I mean, look at this stuff. Just LOOK AT IT. Forget awarding them financial compensation — if I were the judge I’d order their drivers’ licenses permanently revoked, on the grounds of impaired vision.

Seriously, on what level did this even resemble a sound business investment? Even the stuff Amway peddles is at least somewhat useful.

Now, since to my great surprise I’ve actually been getting comments on this blog, I expect I’ll be getting some angry ones on this post. Let me attempt to answer them in advance.

Angry comment #1: Kinkaid’s paintings are luminous canvases of wonder! Millions of people love them! I love them! Who are you to say he’s a bad artist? Etc.!
My response: This is a painting of some water lilies. This is a painting of a sad-eyed clown. One of them is good art. The other one is not. Which one is which? For extra credit: read this essay on the definitions of “camp,” “kitsch” and “trash.” Which of these words define Kinkaid’s body of work? (Hint: this question has more than one possible answer.)

Angry post #2: “Kinkaid’s paintings are an inspiring message of faith!
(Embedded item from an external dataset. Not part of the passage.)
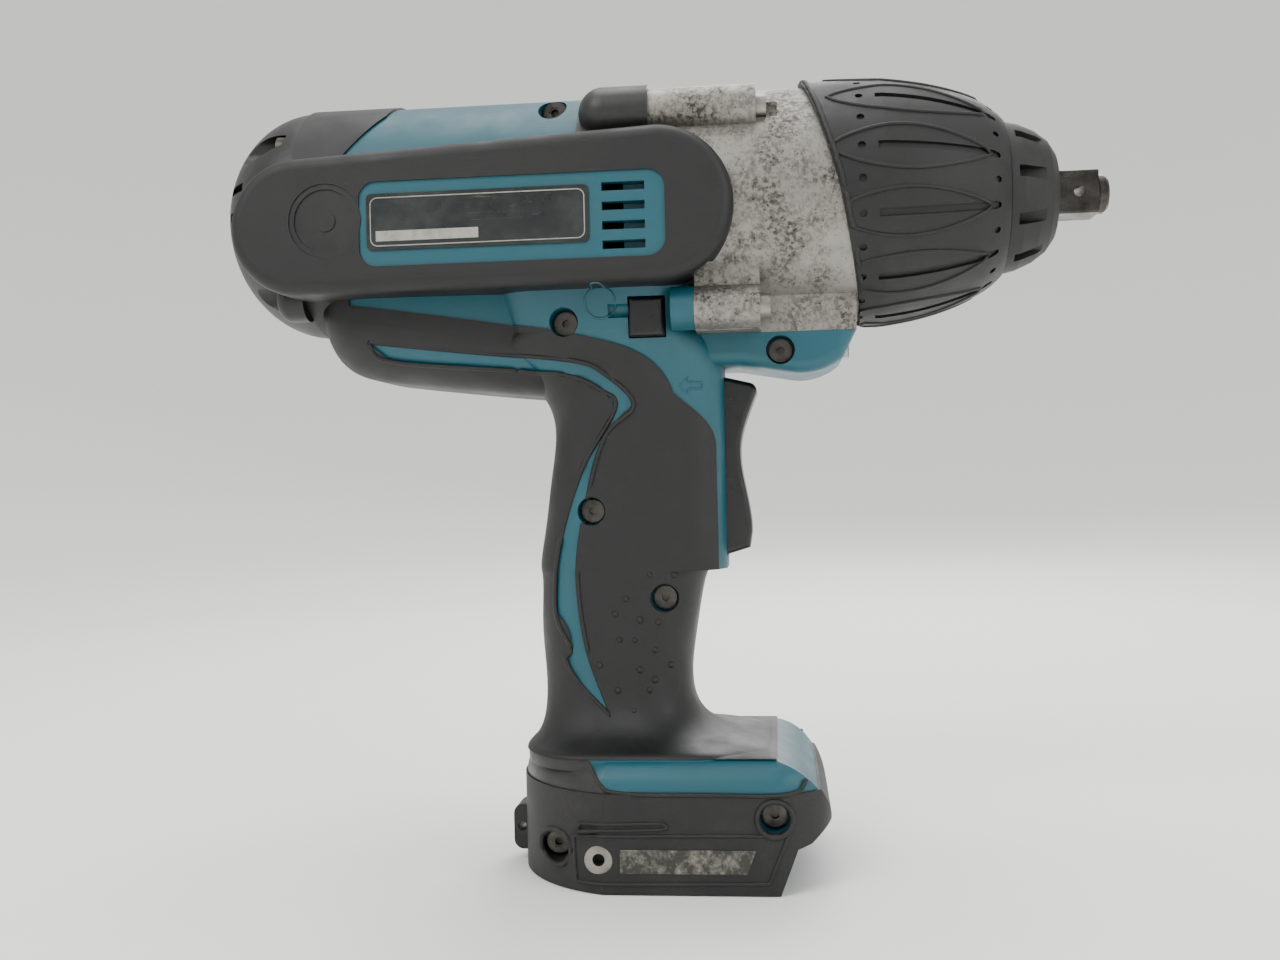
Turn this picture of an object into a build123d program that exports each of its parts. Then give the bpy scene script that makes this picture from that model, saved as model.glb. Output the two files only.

His work embodies Christian values! Of course you don’t like it, you heathen! Etc.!”
My response: The museums of the world are full of Christian art that doesn’t suck. In fact, plenty of other people today are capable of making Christian art that doesn’t suck. As for Kinkaid, to paraphrase Hank Hill, his brand of Christian art doesn’t make Christianity better, it makes art worse. Now, go read my response to Angry Comment #1.

Angry comment #3: Kinkaid’s paintings are worthless garbage — but so is Domino’s Pizza, and millions of people buy it anyway! That’s why there are so many franchises, and that’s what these people bought, a franchise to sell a popular product!They have every right to sue for getting ripped off! Stop blaming the victim! Etc.!
My response: That’s like the setup for a bad joke: “Do you know what the difference is between a Kinkaid painting and a Domino’s pizza?” “One’s a tasteless mass of cardboard, grease and artificial coloring that’s unfit for human consumption– the other one is a pizza.”
Get it? The joke is, the pizza gets eaten, right … but at some point, everyone who likes Kincaid paintings will have bought one already. Then what? Of course you can make a small fortune selling art. It helps to start with a large one. Now, read my responses to Angry Comments #1 and #2 above.

Angry comment #4: “Dude, nice Weird Al reference in the title!”
My response: Thank you. I aim to please.